Another way to show how much solar capacity has grown is to examine the total amount of power produced by member generation. Figure 3 shows the number of Megawatt-hours produced by members each year. From this plot we can see that the amount of power generated has grown year over year as more people add solar panels to their property.
# Pipe tidied member data through a filter function to remove the current year and
# to remove outlier values skewing data before piping into a plot
clean_hist %>%
filter(year < 2024,
usage_kwh <5000000) %>%
group_by(year) %>%
mutate(total_usage = sum(usage_kwh/1000)) %>%
ggplot(aes(x = year, y = total_usage, color = total_usage)) +
geom_col() +
labs(x = "Year",
y = 'Solar Generation in MWh',
title = "Opalco Member's Solar Generation") +
theme_classic() +
scale_color_distiller(palette = "YlOrRd",
direction = 1,
name = "MWh")
Figure 3: Total member generation by year. This is the amount of power that member owned solar installations supply to the grid in total per year going back to 2009.
# save plot as a png with ggsave
ggsave("member_generation.png")
Future analysis could examine these figures compared to the total demand on the system to determine how much of the demand can be met by solar generation. Likewise, finer grained analysis of when the generation is occurring would be helpful to compare to when demand is higher or lower. Finally, spatial analysis of where the generation is happening and when can determine if parts of the network can meet a greater or lesser proportion of demand and what parts of the grid are potentially vulnerable to overloading from solar generation.

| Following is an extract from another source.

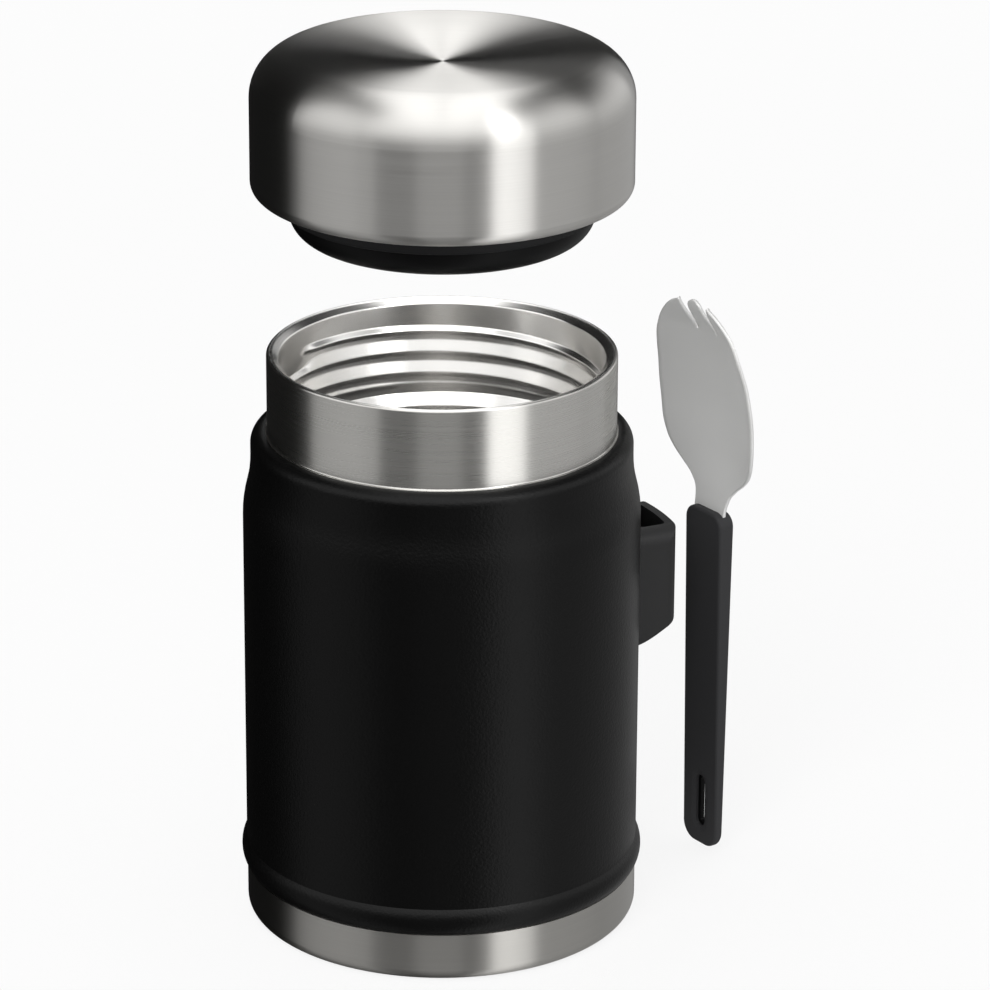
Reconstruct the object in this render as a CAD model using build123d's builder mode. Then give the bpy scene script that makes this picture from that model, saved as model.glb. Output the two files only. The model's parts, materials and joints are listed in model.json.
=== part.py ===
from build123d import *
import os
from math import asin, cos, degrees, radians, sin

# Vacuum food jar, millimetres. The jar stands on Z = 0 with its axis on Z, and its spork loop
# points along +X. The screw lid is lifted off above the jar, and the spork stands beside the loop.

# Sheet steel and fits
steel_wall = 0.8          # shell, collar, vessel, base and cap sheet
weld_gap = 0.02           # radial gap of nested sheet parts before welding
plastic_wall = 1.8        # moulded bottom of the stopper
vacuum_gap = 4.0          # between the shell and the vessel

# Outer shell
body_radius = 44.0
shoulder_height = 113.4   # flat black ledge round the neck
shoulder_step = 1.8       # the shoulder's edge lies this far inside the body
shoulder_round = 2.75
flare_drop = 5.6          # the side swells from the shoulder edge to the full body
flare_height = 13.6
bead_height = 14.5        # middle of the rolled bead
bead_half_height = 3.0
bead_bulge = 1.1

# Neck and mouth
neck_inset = 5.5          # from the body's radius to the neck's
neck_height = 18.1        # rim above the shoulder
lip_width = 2.7
collar_overlap = 3.0      # how far the collar reaches down inside the shoulder
mouth_depth = 21.5        # from the rim down to the sealing ledge
ledge_width = 2.1
ledge_round = 0.5
throat_height = 4.5
throat_edge_round = 0.9
throat_cone_height = 7.5
throat_round = 3.0
belly_round = 6.0

# Thread between the mouth and the stopper, one start, right-handed
thread_lead = 5.0
closing_turns = 1.5       # turns from the lid's first catch to closed
thread_root = 0.4         # how deep each ridge is rooted in its wall
thread_clearance = 0.35   # room between the two threads
thread_tip_gap = 0.5      # from the stopper's ridge to the mouth's wall
mouth_thread_rise = 3.6   # first ridge above the ledge
mouth_thread_turns = 2.2
mouth_thread_height = 0.9
mouth_thread_half_width = 1.2
stopper_thread_turns = 1.5
stopper_thread_half_width = 0.95

# Floors of the vessel and of the vacuum space
floor_gap = 3.8           # vacuum between the two floors
base_space = 4.2          # air between the base cup and the outer floor
inner_floor_dome = 3.0
inner_floor_round = 6.0
outer_floor_dome = 1.2
outer_floor_round = 4.0
vessel_weld_rise = 1.0    # the vessel's tube is welded on above the floor's corner
outer_floor_rim = 4.4
floor_land = 1.0          # flat left round the getter and the seal head
seal_hole_radius = 1.5
seal_head_radius = 3.5
seal_head_height = 1.2
getter_radius = 4.5
getter_height = 1.6
small_edge = 0.4          # softened edges of the getter, seal and gasket
foil_thickness = 0.3
foil_clearance = 0.05
foil_foot_gap = 1.0
foil_head_gap = 4.0

# Base cup
base_inset = 0.13         # the band's step inside the body's radius
base_round = 2.6
base_joint_gap = 0.3      # dark line between the bead and the base band
spigot_overlap = 3.5      # the cup's spigot stands this far above the bead, inside the shell
foot_width = 8.87
recess_slope = 3.0
recess_depth = 1.6

# Spork loop
loop_reach = 10.5         # from the shell to the outer wall, which is concentric with the jar
loop_half_width = 10.5
loop_wall = 2.0
loop_back_wall = 1.8
loop_top = 85.3
loop_height = 28.4        # from the top to the lowest point, at the jar
loop_foot_rise = 6.1      # the foot slants up to the outer wall
loop_slot_half_width = 6.9
loop_flank_round = 3.6
loop_corner_round = 3.0
loop_top_round = 1.4
loop_foot_round = 2.4
loop_slot_round = 1.2
loop_clearance = 0.05     # between the moulding and the shell
stud_spacing = 15.0
stud_shank_radius = 1.6
stud_head_radius = 2.8
stud_head_thickness = 0.7
stud_clearance = 0.1

# Lid
lid_lift_height = 54.9    # from the shoulder up to the lifted cap's lower edge
cap_neck_gap = 2.3
cap_height = 31.1
cap_round = 9.9
cap_dish = 2.2
cap_edge_round = 2.8      # the lower edge is rolled in to just clear the neck
closed_gap = 0.3          # between the closed lid and the shoulder and rim
insert_clearance = 0.05
insert_top_wall = 1.5
stopper_mouth_gap = 2.2
stopper_wall = 2.6
nose_depth = 6.4          # below the gasket
nose_clearance = 0.3
nose_round = 6.2
gasket_seat_width = 0.95  # the gasket's overlap on the sealing ledge
gasket_height = 2.6
gasket_groove_depth = 1.0
gasket_clearance = 0.05
gasket_seat_gap = 0.2
foam_clearance = 0.3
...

In addition to the member generation shown in Figure 3, the existing community solar project puts out around 500 Megawatt-hours per year, and the next community solar project will be nearly six times larger. Solar generation will make up a significant amount of demand in the future. Quantifying this generation and understanding when and where it is available will allow for better management of the system.